3. Esse complexo indivíduo-coletivo manifesta sua própria vida a partir de diversas formas como língua, costumes, tradições e visão de mundo. A ele corresponde um determinado espaço geográfico, uma paisagem cultural que é cheia de significados, e mesmo parentes; em certo sentido também as árvores e pedras englobadas no espaço em que o povo vive passam a fazer parte dele, são também divíduos Tupinambá, novamente é útil lembrar do exemplo da pedra de Maíra-Monã (ver b §3). É nesse sentido que a queda do que chamamos acima de "mundo étnico" equivale à morte de uma grande pessoa, porque é o que exatamente é, de um ponto de vista não-ocidental (ver d §4 e 5).
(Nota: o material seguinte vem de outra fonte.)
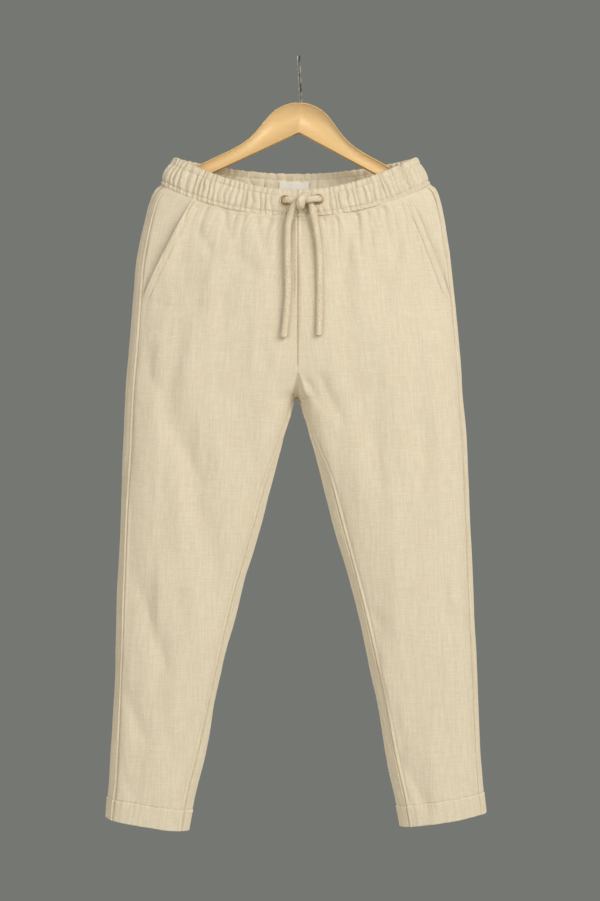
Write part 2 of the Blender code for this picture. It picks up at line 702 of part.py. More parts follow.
def band_piece(name, start, end, gathers):
    """One piece of the casing: gathered outside, plain inside, closed at both joins."""
    turn = band_turns(start, end, gathers)
    height_share = np.array([row[0] for row in BAND_ROWS])[:, None]
    outside = band_outside(turn, height_share)
    inner_share = height_share[INNER_BAND_ROWS]
    inside = band(turn, inner_share) - band_normal(turn, inner_share) * BAND_CLOTH
    for grid in (outside, inside):
        ends = np.zeros(grid.shape[:2], bool)
        ends[:, 0] = True
        trim(grid, ends, np.roll(grid, -1, axis=1))
        trim(grid, ends[:, ::-1], np.roll(grid, 1, axis=1))
        grid[0, :, 2] += HALF_GAP
    rows, columns = outside.shape[:2]
    out = np.arange(rows * columns).reshape(rows, columns)
    low, mid, high = rows * columns + np.arange(3 * columns).reshape(3, columns)
    faces = []
    for column in range(columns - 1):
        after = column + 1
        for row in range(rows - 1):
            faces.append([out[row, column], out[row + 1, column],
                          out[row + 1, after], out[row, after]])
        faces.append([low[column], low[after], mid[after], mid[column]])
        faces.append([mid[column], mid[after], high[after], high[column]])
        faces.append([out[0, column], out[0, after], low[after], low[column]])
        faces.append([out[-1, column], out[-1, after], high[after], high[column]])
    # Each end is a fan of triangles between six outer and three inner points.
    for column in (0, columns - 1):
        o, i1, i2, i3 = out[:, column], low[column], mid[column], high[column]
        faces += [[i1, o[0], o[1]], [i1, o[1], o[2]], [i1, o[2], i2], [i2, o[2], o[3]],
                  [i2, o[3], i3], [i3, o[3], o[4]], [i3, o[4], o[5]]]
    points = np.concatenate([outside.reshape(-1, 3), inside.reshape(-1, 3)])
    return add_object(name, points, faces, "cloth", 60)


def band_spot(x, drop):
    """Centre and outward normal of a place on the waistband's front."""
    spot_turn = math.asin((x - AXIS_X) / BAND_HALF_WIDTH) * 2 / math.pi
    heights = np.linspace(0, 1, SPOT_STEPS)
    column = band_outside(np.full(SPOT_STEPS, spot_turn), heights)
    nearest = np.argmin(np.abs(column[:, 2] + drop))
    share = heights[nearest]
    point = band_outside(np.array([spot_turn]), np.array([share]))[0]
    return point, band_normal(np.array([spot_turn]), np.array([share]))[0]


def eyelet(name, x, drop):
    """Metal ring on the waistband, round a blind hole through its outer layers."""
    centre, normal = band_spot(x, drop)
    first = np.cross(normal, [0.0, 0.0, 1.0])
    first /= np.linalg.norm(first)
    second = np.cross(normal, first)
    middle = centre + normal * (EYELET_WIRE_RADIUS + SEAM_GAP)
    around = np.arange(EYELET_SIDES) * 2 * math.pi / EYELET_SIDES
    section = np.arange(RING_SIDES) * 2 * math.pi / RING_SIDES
    spoke = np.outer(np.cos(around), first) + np.outer(np.sin(around), second)
    reach = EYELET_RING_RADIUS + EYELET_WIRE_RADIUS * np.cos(section)
    lift = EYELET_WIRE_RADIUS * np.sin(section)
    points = middle + spoke[:, None, :] * reach[None, :, None] + normal * lift[None, :, None]
    index = np.arange(EYELET_SIDES * RING_SIDES).reshape(EYELET_SIDES, RING_SIDES)
    ahead = np.roll(index, -1, axis=0)
    corners = (index, ahead, np.roll(ahead, -1, axis=1), np.roll(index, -1, axis=1))
    faces = np.stack(corners, axis=-1).reshape(-1, 4)
    add_object(name, points.reshape(-1, 3), faces.tolist(), "brass")
    return cylinder(name + "_hole", centre - normal * EYELET_HOLE_DEPTH,
                    centre + normal * EYELET_CUTTER_REACH, EYELET_HOLE_RADIUS, HOLE_SIDES)


def waistband():
    left, right = band_joins()
    front = band_piece("waistband_front", left, right, GATHERS_FRONT)
    band_piece("waistband_back", right, left + 4, GATHERS_BACK)
    for name, (x, drop) in zip(("eyelet_left", "eyelet_right"), EYELET_SPOTS):
        cut(front, eyelet(name, x, drop))


def label():
    """Small label inside the centre back of the waistband."""
    half = LABEL_HALF_WIDTH / BAND_TOP_HALF_WIDTH[RIGHT] * 2 / math.pi
    up, across = LABEL_POINTS
    turn = mix(2 - half, 2 + half, np.linspace(0, 1, across))[None, :]
    height_share = mix(LABEL_LOW, LABEL_HIGH, np.linspace(0, 1, up))[:, None]
    normals = band_normal(turn, height_share)
    points = band(turn, height_share) - normals * (BAND_CLOTH + LAYER_GAP)
    wall("back_label", points, -normals * LABEL_CLOTH, "label")


# ------------------------------------------------------------------ drawstring
def strand(name, route):
    """One strand: its route is given from the waistband's surface at the knot's height."""
    surface = band_spot(AXIS_X, KNOT_DROP)[0][1]
    points = [(x, surface - ahead, height - KNOT_DROP) for x, ahead, height in route]
    cord(name, rounded_path(points, POINTS_PER_STEP), CORD_RADIUS, "cord")


# ------------------------------------------------------------------ hanger
def tilted(points):
    """Turn about the hook's crown, so that the right end hangs lower."""
    points = np.array(points)
    turned = points.copy()
    turned[..., 0] = points[..., 0] * math.cos(HANGER_TILT) + points[..., 2] * math.sin(HANGER_TILT)
    turned[..., 2] = points[..., 2] * math.cos(HANGER_TILT) - points[..., 0] * math.sin(HANGER_TILT)
    return turned


def hanger_wood():
    """Loft of eight-cornered sections from one end of the wood to the other."""
    half = HANGER_SECTIONS + [HANGER_HALF_LENGTH - row[0] for row in HANGER_END[::-1]]
    places = np.array([-place for place in half[::-1]] + [0.0] + half)
    reach = np.abs(places)
    end_places, end_sizes = zip(*HANGER_END)
    size = np.interp(HANGER_HALF_LENGTH - reach, end_places, end_sizes)
    top = along(HANGER_TOP, 1, reach)
    past = np.maximum(reach - HANGER_BOTTOM_ROUND, 0)
    near = np.minimum(reach, HANGER_BOTTOM_ROUND)
    bottom = HANGER_BOTTOM_DROP + HANGER_BOTTOM_SLOPE * (past + near ** 2 / HANGER_BOTTOM_ROUND / 2)
    middle, half_height = (top + bottom) / 2, (bottom - top) / 2 * size
    half_thick = HANGER_THICKNESS / 2 * size
    bevel = HANGER_BEVEL * size
    corners = [(-1, 1, 0, 1), (1, 1, 0, 1), (1, 1, 1, 0), (1, -1, 1, 0),
               (1, -1, 0, 1), (-1, -1, 0, 1), (-1, -1, 1, 0), (-1, 1, 1, 0)]
    rings = []
    for y_sign, z_sign, y_full, z_full in corners:
        y = y_sign * (half_thick - (0 if y_full else 1) * bevel)
        z = -middle + z_sign * (half_height - (0 if z_full else 1) * bevel)
        rings.append(np.stack([places, y, z], axis=-1))
    points = np.stack(rings, axis=1)
    stations = len(places)
    index = np.arange(stations * 8).reshape(stations, 8)
    faces = []
    for station in range(stations - 1):
        for corner in range(8):
            after = (corner + 1) % 8
            faces.append([index[station, corner], index[station, after],
                          index[station + 1, after], index[station + 1, corner]])
    faces.append(list(index[0]))
    faces.append(list(index[-1][::-1]))
    wood = add_object("hanger_wood", tilted(points.reshape(-1, 3)), faces, "wood", 30)
    bore_end = HANGER_TOP[0][1] + STEM_BORE_DEPTH
    bore = cylinder("stem_bore", tilted([0, 0, -bore_end]), tilted([0, 0, -BORE_START_DROP]),
                    STEM_BORE_RADIUS, BORE_SIDES)
    cut(wood, bore)


def hanger_hook():
    """Round wire: a straight stem out of the wood, then back, over the rail and down in front."""
    middle = HOOK_WIRE_RADIUS - HOOK_BEND_RADIUS
    stem_end = HANGER_TOP[0][1] + STEM_BORE_DEPTH - STEM_END_GAP
    path = [(0.0, 0.0, -drop) for drop in [stem_end] + STEM_DROPS]
    path += [(0.0, behind, -drop) for behind, drop in HOOK_NECK]
    first, last, step = HOOK_BEND_ANGLES
    for angle in np.radians(np.arange(first, last + 1, step)):
        path.append((0.0, HOOK_BEND_RADIUS * math.cos(angle),
                     middle + HOOK_BEND_RADIUS * math.sin(angle)))
    path += [(0.0, -HOOK_BEND_RADIUS, -drop) for drop in (HOOK_TIP_START, HOOK_TIP_DROP)]
    cord("hanger_hook", tilted(path), HOOK_WIRE_RADIUS, "steel")


def main():
    for thing in list(bpy.data.objects):
        bpy.data.objects.remove(thing)
    for side, word in ((LEFT, "left"), (RIGHT, "right")):
        panel("front_panel_" + word, side, True)
        panel("back_panel_" + word, side, False)
        pocket("pocket_" + word, side)
    waistband()
    label()
    strand("drawstring_left", STRAND_FROM_LEFT)
    strand("drawstring_right", STRAND_FROM_RIGHT)
    hanger_wood()
    hanger_hook()


main()
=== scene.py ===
import math

import bpy
import numpy as np
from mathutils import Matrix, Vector


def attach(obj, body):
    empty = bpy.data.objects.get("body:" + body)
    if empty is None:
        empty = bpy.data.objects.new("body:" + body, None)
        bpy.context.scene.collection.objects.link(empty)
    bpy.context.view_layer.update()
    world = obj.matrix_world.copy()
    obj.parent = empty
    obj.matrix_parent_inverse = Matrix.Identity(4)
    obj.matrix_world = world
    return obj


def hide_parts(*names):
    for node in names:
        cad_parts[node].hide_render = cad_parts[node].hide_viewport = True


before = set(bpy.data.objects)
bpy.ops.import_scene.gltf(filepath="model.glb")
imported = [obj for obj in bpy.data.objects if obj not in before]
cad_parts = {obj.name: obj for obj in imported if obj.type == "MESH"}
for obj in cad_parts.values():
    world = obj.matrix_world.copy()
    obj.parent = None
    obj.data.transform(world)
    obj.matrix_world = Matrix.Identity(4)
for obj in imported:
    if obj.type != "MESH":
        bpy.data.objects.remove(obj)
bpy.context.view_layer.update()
print("stage: frame loaded")

# Cotton trousers hung by the waist on a wooden hanger. Metres, apart from tables inside mm();
# the origin is the crown of the hanger's hook, +Z up, the front faces -Y, left and right as
# seen from the front. A drop is a distance below the origin.

left, right = 0, 1
sideSign = (-1, 1)
bothSides = ((left, "Left"), (right, "Right"))


# small helpers
def mm(table):
    return np.array(table) / 1000


def mix(low, high, share):
    return low + (high - low) * share


def smooth(value):
    # 3 t t - 2 t t t, held at 0 below 0 and at 1 above 1
    value = np.clip(value, 0.0, 1.0)
    return value * value * (3.0 - 2.0 * value)


def bell(distance, width):
    # 1 at the middle, then e to the minus (distance / width) squared
    return np.exp(-(distance / width) ** 2)


def unit(vector):
    return vector / np.linalg.norm(vector, axis=-1, keepdims=True)


def along(table, column, place):
    # monotone cubic through one column of a table: harmonic-mean slopes, held past its ends
    knots, values = (np.array([row[k] for row in table]) for k in (0, column))
    steps = np.diff(knots)
    rises = np.diff(values) / steps
    before, after = rises[:-1], rises[1:]
    sameWay = before * after > 0
    inner = np.where(sameWay, 2 * before * after / np.where(sameWay, before + after, 1), 0)
    slopes = np.concatenate([rises[:1], inner, rises[-1:]])
    place = np.clip(place, knots[0], knots[-1])
    cell = np.clip(np.searchsorted(knots, place) - 1, 0, len(steps) - 1)
    step = steps[cell]
    t = (place - knots[cell]) / step
    return ((1 + 2 * t) * (1 - t) ** 2 * values[cell] + t * (1 - t) ** 2 * step * slopes[cell]
            + t * t * (3 - 2 * t) * values[cell + 1] + t * t * (t - 1) * step * slopes[cell + 1])


def softNoise(a, b, seed, cells=128):
    # random values on a whole-number lattice, joined by a smooth step both ways, -1 to 1
    values = np.random.default_rng(seed).uniform(-1, 1, (cells, cells))
    a, b = np.broadcast_arrays(a, b)
    i, j = np.floor(a).astype(int), np.floor(b).astype(int)
    s, t = smooth(a - i), smooth(b - j)
    low, high = (mix(values[i % cells, k % cells], values[(i + 1) % cells, k % cells], s) for k in (j, j + 1))
    return mix(low, high, t)


def runAlong(points, axis=0):
    # distance from the start, along one axis of a grid of points
    steps = np.linalg.norm(np.diff(points, axis=axis), axis=-1)
    return np.cumsum(np.insert(steps, 0, 0.0, axis=axis), axis=axis)


def readRows(places, runs, values):
    # reads values at places of each row, where runs says how far along its row each value lies
    offset = np.arange(len(runs))[:, None] * 10.0
    values = np.broadcast_to(values, runs.shape).ravel()
    return np.interp((places + offset).ravel(), (runs + offset).ravel(), values).reshape(places.shape)


def clothMap(across, down):
    # cloth coordinates from two arrays of distances
    return np.stack(np.broadcast_arrays(across, down), axis=-1)


def roundedPath(points, perStep):
    # Catmull-Rom curve through the points, read perStep times between each pair
    points = np.array(points, float)
    ends = np.concatenate([[2 * points[0] - points[1]], points, [2 * points[-1] - points[-2]]])
    t = (np.arange(perStep) / perStep)[None, :, None]
    p0, p1, p2, p3 = (ends[k:len(ends) - 3 + k, None, :] for k in range(4))
    path = 0.5 * (2 * p1 + (p2 - p0) * t + (2 * p0 - 5 * p1 + 4 * p2 - p3) * t * t
                  + (3 * p1 - p0 - 3 * p2 + p3) * t ** 3)
    return np.concatenate([path.reshape(-1, 3), points[-1:]])


def evenPath(points, step):
    # the same curve read at equal distances
    run = runAlong(points)
    at = np.linspace(0, run[-1], max(int(round(run[-1] / step)), 2) + 1)
    return np.stack([np.interp(at, run, points[:, k]) for k in range(3)], axis=1), at


def carriedFrames(path):
    # two cross directions at each point, carried on with the least turning
    tangent = unit(np.gradient(path, axis=0))
    helper = [0.0, 1.0, 0.0] if abs(tangent[0][1]) < 0.8 else [0.0, 0.0, 1.0]
    carried = np.cross(tangent[0], helper)
    first = np.zeros_like(path)
    for k in range(len(path)):
        carried = unit(carried - tangent[k] * (carried @ tangent[k]))
        first[k] = carried
    return first, np.cross(tangent, first)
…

Esse "mundo étnico" é apenas uma outra forma de se chamar um "povo indígena".

4. A mentalidade dividual foca no que há de semelhante, isto é, nas relações dos objetos entre si e das pessoas entre si, enquanto as mentes individuais focam nas diferenças e ignoram as semelhanças.

5. Esse tipo de psicologia parece ser o que pode explicar a tranquilidade com que os indígenas que iam ser mortos nos rituais antropofágicos como o exposto por Hans Staden, no qual a certeza dos parentes vingarem-se fazia com que o guerreiro capturado não temesse a morte e mesmo fosse vergonhoso para ele fugir do cativeiro (Staden 2010 [1557], p. 91; Métraux 1979, p. 118). Se a manutenção do ethos do grupo (ou seja, a vida do indivíduo-coletivo) dependia da morte do divíduo, ele assim encarava sem mais problemas — sua essência individual não morreria com seu fim pessoal, ela estava nos parentes vivos.

Notas
[1] Essa distinção é apenas idealmente algo bem definido. No nível prático, os que veem a si mesmos como brancos em geral excluem da humanidade em várias ocasiões aqueles que não fazem parte da mesma classe social, não falam o mesmo idioma, não tem a mesma cor de pele ou não compartilham o mesmo modo de pensar ganancioso. Em várias ocasiões uma segunda classe de humanidade, relegando a uma posição tutelada pobres, negros, indígenas, etc. é usada de forma não explícita, colocando a primazia do direito e existência — e por consequência a verdeira humanidade — no humano ocidental rico, branco, em especial o "latifundiário" e o "empreendedor urbano", os modelos ideais dentro do pensar ocidental, relegando aos tutelados uma posição em que não podem responder por si próprios. No ocidente, humanidade é associada à liberdade de decisão e liberdade de decisão é associada a dinheiro.
[2] Thevet diz que seus nomes são "Iachu" e "tatà", os quais são aparentemente as palavras em tupi antigo para Lua, Îasý, e fogo, Tatá .
[3] Esse nome certamente não está correto, o tupi antigo não tem os sons /l/ nem /f/.
[4] Algo curioso é que o jaguar sul-americano possui uma posição similar ao dos ursos no norte da América e noroeste asiático, isto é, ocupa a posição 3, o predador absoluto, na cadeia alimentar. Todavia, enquanto povos nativos do norte da américa e noroeste da Ásia possuem um complexo ritual no qual caçam e comem o urso, os sul-americanos nativos não comem a carne da onça, mesmo nas raras ocasiões em que a caçam.
[5] Veja a nota 1.

Bibliografia
ALBERT, Bruce (1999). Povos Indígenas do Brasil: Yanomami. In: Instituto Socioambiental. <pib.socioambiental.org/pt/povo/yanomami/581>. Acesso em 27/07/2018.
ALDÈ, Veronica (2013). Sustentando o Cerrado na Respiração do Maracá: conversas com os Mestres Krahô. Brasília, Dissertação de Mestrado.
MÉTRAUX, Alfred (1979). A Religião dos Tupinambás e suas relações com a das demais tribos tupi-guaranis. Prefácio, tradução e notas de Estevão Pinto. 2 ed. São Paulo, Brasiliana.
STADEN, Hans (2010 [1557]). Duas viagens ao Brasil: primeiros registros sobre o Brasil. Trad. Angel Bojadsen. Porto Alegre, L&PM.
THEVET, André (1575). La Cosmographie Vniverselle d'André Thevet Cosmographe dv Roy. Ilustree de diverses figvres des choses plvs remarqvables vevës par l'auteur, & incogneuës de noz Anciens & modernes. Tome Second. Paris. pp. 913b-920b.